“Inquietudine per le ripercussioni negative involontarie delle politiche monetarie di alcuni paesi sviluppati” sono state espresse al vertice del G20 di San Pietroburgo dai Brics (Brasile, Russia, Cina, India, Sudafrica), le economie emergenti che rappresentano più di un quarto delle ricchezze nonché il 40% della popolazione del pianeta.
Nel comunicato diffuso al summit russo, i Brics fanno riferimento alla politica della banca centrale statunitense – la Federal Reserve (Fed) – pur senza menzionarla esplicitamente, chiedendo “misure calibrate con precauzione e comunicate in modo chiaro”.

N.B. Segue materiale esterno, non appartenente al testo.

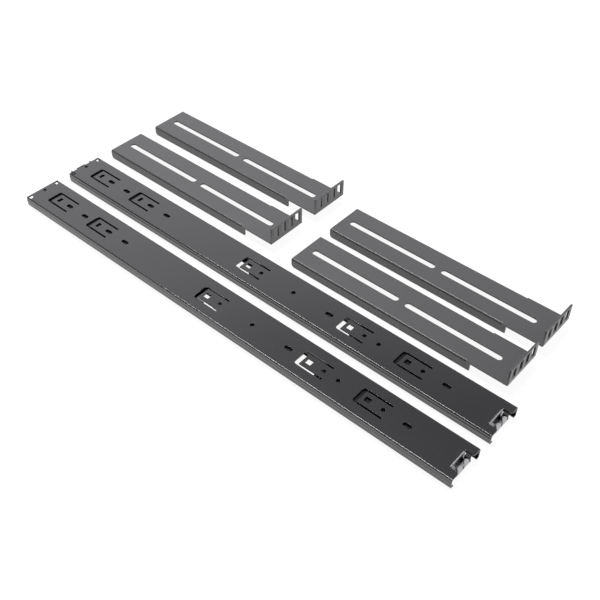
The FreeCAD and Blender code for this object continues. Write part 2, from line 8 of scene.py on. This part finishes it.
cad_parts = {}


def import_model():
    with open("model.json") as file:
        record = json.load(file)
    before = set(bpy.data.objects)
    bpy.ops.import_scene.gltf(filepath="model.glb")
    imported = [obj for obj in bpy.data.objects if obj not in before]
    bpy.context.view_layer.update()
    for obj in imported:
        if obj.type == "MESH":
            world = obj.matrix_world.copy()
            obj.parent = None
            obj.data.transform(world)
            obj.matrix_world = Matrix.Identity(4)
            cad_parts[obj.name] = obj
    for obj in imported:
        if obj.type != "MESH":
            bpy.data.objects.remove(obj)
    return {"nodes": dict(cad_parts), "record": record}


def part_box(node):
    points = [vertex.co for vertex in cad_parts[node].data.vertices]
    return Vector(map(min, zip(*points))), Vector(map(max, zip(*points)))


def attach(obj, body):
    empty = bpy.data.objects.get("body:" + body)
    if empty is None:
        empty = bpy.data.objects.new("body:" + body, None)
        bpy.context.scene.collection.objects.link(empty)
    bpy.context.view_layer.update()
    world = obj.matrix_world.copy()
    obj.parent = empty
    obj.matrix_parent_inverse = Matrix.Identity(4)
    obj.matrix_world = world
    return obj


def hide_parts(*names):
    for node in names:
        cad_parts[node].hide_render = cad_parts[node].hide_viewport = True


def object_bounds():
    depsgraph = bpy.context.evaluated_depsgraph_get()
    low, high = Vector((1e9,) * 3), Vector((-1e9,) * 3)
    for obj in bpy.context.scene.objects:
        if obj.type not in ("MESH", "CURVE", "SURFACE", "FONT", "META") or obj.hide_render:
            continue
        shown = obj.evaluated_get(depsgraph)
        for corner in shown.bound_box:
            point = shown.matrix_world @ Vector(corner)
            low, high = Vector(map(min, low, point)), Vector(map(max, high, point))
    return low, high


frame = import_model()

# Two ball-bearing server slides and four rack brackets on a white studio floor.
# Everything is in metres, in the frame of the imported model.

CAD_LOW, CAD_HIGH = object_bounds()
MILLIMETRE = 0.001

# ---- camera ----
CAMERA_PLACE = (0.49275, -0.54348, 0.65162)
CAMERA_TILT = (45.966, -0.227, 41.179)  # degrees
CAMERA_LENS = 53.22
CAMERA_SENSOR = 36.0

# ---- floor and light ----
FLOOR_SIZE = 14.0
FLOOR_GAP = 0.1 * MILLIMETRE
FLOOR_COLOUR = (0.80, 0.80, 0.80, 1)
SHOWN_FLOOR_COLOUR = (0.15, 0.15, 0.15, 1)  # what the camera and the reflections see, with the glow
SHOWN_FLOOR_GLOW = 0.92
WHITE = (1, 1, 1, 1)
ROOM_STRENGTH = 1.2
ROOM_TINT = (0.99, 0.985, 1.03)
ROOM_LEVELS = (  # height of the direction looked along, level
    (0.0, 0.95), (0.58, 0.95), (0.65, 0.80), (0.70, 0.56), (0.72, 0.22), (0.76, 0.15), (1.0, 0.12),
)
ROOM_NEAR_LEVEL = 0.3  # how bright the side towards the camera is against the far side
ROOM_TURN = 0.25  # how far either side of overhead the change is spread
SOFTBOX_PLACE = (-0.75, 0.35, 2.0)
SOFTBOX_SIZE = (1.5, 0.4)
SOFTBOX_WATTS = 41.0

# ---- balls ----
BALL_PITCH = 12.0 * MILLIMETRE
BALLS_IN_GROUP = 2
BALL_ROUNDNESS = 3  # subdivisions of the icosahedron that each ball starts from

# ---- coats and colours ----
# Edges get a lighter colour, partly the coat worn thin and partly a painted highlight along the edges.
EDGE_WEAR_AND_HIGHLIGHT_WIDTH = 0.25 * MILLIMETRE
EDGE_ROUNDING = 0.2 * MILLIMETRE
EDGE_SAMPLES = 4
EDGE_MATCH = (0.80, 0.995)  # how well the normals agree on an edge, and on a face
COAT_CLOUD_SCALE = 28.0
COAT_GRAIN_SCALE = 2600.0
COAT_SPECK_SCALE = 900.0
COAT_SHADES = (0.86, 1.14)  # darkest and lightest clouds, as shares of the colour
COAT_SHINE_SHARES = (0.8, 1.2)  # smoothest and roughest specks, as shares of the roughness
COAT_GRAIN_DEPTH = 0.02 * MILLIMETRE
STEEL_CLOUD_SCALE = 120.0
STEEL_DARK_SHADE = 0.8  # darkest clouds, as a share of the colour
STEEL_SHINE_SHARES = (0.7, 1.3)
DRAWN_LINE_STRETCH = (40.0, 3000.0, 3000.0)  # coarse along the slide, fine across it
DRAWN_LINE_DEPTH = 0.01 * MILLIMETRE
MOULD_SHINE_SPREAD = 0.06  # either side of the roughness
MOULD_GRAIN_STRENGTH = 0.5
MOULD_GRAIN_DEPTH = 0.02 * MILLIMETRE
SLIDE_COAT = (0.020, 0.020, 0.022)
# The lighter edge colours below are partly wear and partly a painted highlight.
SLIDE_COAT_WORN_AND_HIGHLIGHT = (0.16, 0.16, 0.165)
# Painted shade: the middle member's coat is darker than the outer one's, so it reads black through the
# slots.
MIDDLE_COAT_DARKENED_AS_SHADE = (0.014, 0.014, 0.015)
MIDDLE_COAT_WORN_AND_HIGHLIGHT = (0.10, 0.10, 0.10)
INNER_COAT = (0.014, 0.014, 0.015)
BRACKET_COAT = (0.064, 0.063, 0.065)
BRACKET_COAT_WORN_AND_HIGHLIGHT = (0.34, 0.34, 0.35)
BUMPER_COLOUR = (0.010, 0.010, 0.010)
LEVER_COLOUR = (0.020, 0.020, 0.021)
ZINC_COLOUR = (0.56, 0.57, 0.60)
BALL_COLOUR = (0.72, 0.72, 0.74)
SPRING_COLOUR = (0.46, 0.46, 0.47)
RIVET_COLOUR = (0.60, 0.60, 0.62)

# ---- spring clip ----
CLIP_SHEET = 0.6 * MILLIMETRE
CLIP_FOOT = 13.0 * MILLIMETRE  # length of the foot, up to the leg
CLIP_FOOT_DROP = 1.1 * MILLIMETRE  # from the crest down to the foot, which lies under the web
CLIP_CREST = 1.6 * MILLIMETRE  # width over the fold
CLIP_LOBE_DROP = 0.3 * MILLIMETRE  # from the crest down to the tips of the lobes
CLIP_HOOK_RADIUS = 2.0 * MILLIMETRE  # along the middle of the sheet
CLIP_SLIT = 2.0 * MILLIMETRE  # between the lobes
CLIP_LOBE_RADIUS = 4.0 * MILLIMETRE  # of the rounded tip
CLIP_LOBE_CURL = 3.6 * MILLIMETRE  # radius of the bend that leans each lobe in
CLIP_LOBE_LEAN = 80  # degrees that each lobe turns in from upright
CLIP_STRAP = 3.0 * MILLIMETRE  # width of the side strap
CLIP_BEND_STEPS = 10  # flats in each bend
CLIP_EDGE = CLIP_SHEET / 6  # width of the softened edges
CLIP_EDGE_STEPS = 2


def new_material(name):
    """An empty node material with its output; returns the material, its tree and the output."""
    material = bpy.data.materials.new(name)
    material.use_nodes = True
    tree = material.node_tree
    tree.nodes.clear()
    output = tree.nodes.new("ShaderNodeOutputMaterial")
    return material, tree, output


def add(tree, kind, **inputs):
    """A node with some of its input sockets set; a name's underscores stand for spaces."""
    node = tree.nodes.new(kind)
    for key, value in inputs.items():
        node.inputs[key.replace("_", " ")].default_value = value
    return node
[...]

“Gli Stati Uniti dovrebbero essere coscienti delle ripercussioni della loro politica e assumersi le loro responsabilità per quanto riguarda la stabilità dell’economia mondiale” ha osservato il vice-ministro cinese delle Finanze, Zhu Guangyao. Per Zhu, “i Brics non hanno bisogno di un piano d’aiuto ma di riforme strutturali”. Anche il Sudafrica nei giorni scorsi si era espresso contro le decisioni “basate sui soli interessi nazionali, che possono avere gravi conseguenze sulle altre nazioni”. Secondo esperti della società di ricerca Ihs Global Insight, 44 miliardi di dollari hanno lasciato i mercati emergenti negli ultimi tre mesi e il fenomeno è appena all’inizio. Dall’inizio dell’anno la rupia è crollata di circa il 25% in India, il real del 15% in Brasile, il rublo del 10% in Russia.
I Brics hanno peraltro sottolineato i progressi ottenuti sulla strada per la creazione di istituzioni indipendenti, una banca di sviluppo dotata in fase iniziale di 50 miliardi di dollari per finanziare investimenti e riserve valutarie comuni per 100 miliardi di dollari. La Cina contribuirà con 41 miliardi, Brasile, India e Russia con 18 miliardi ciascuno, il Sudafrica con 5.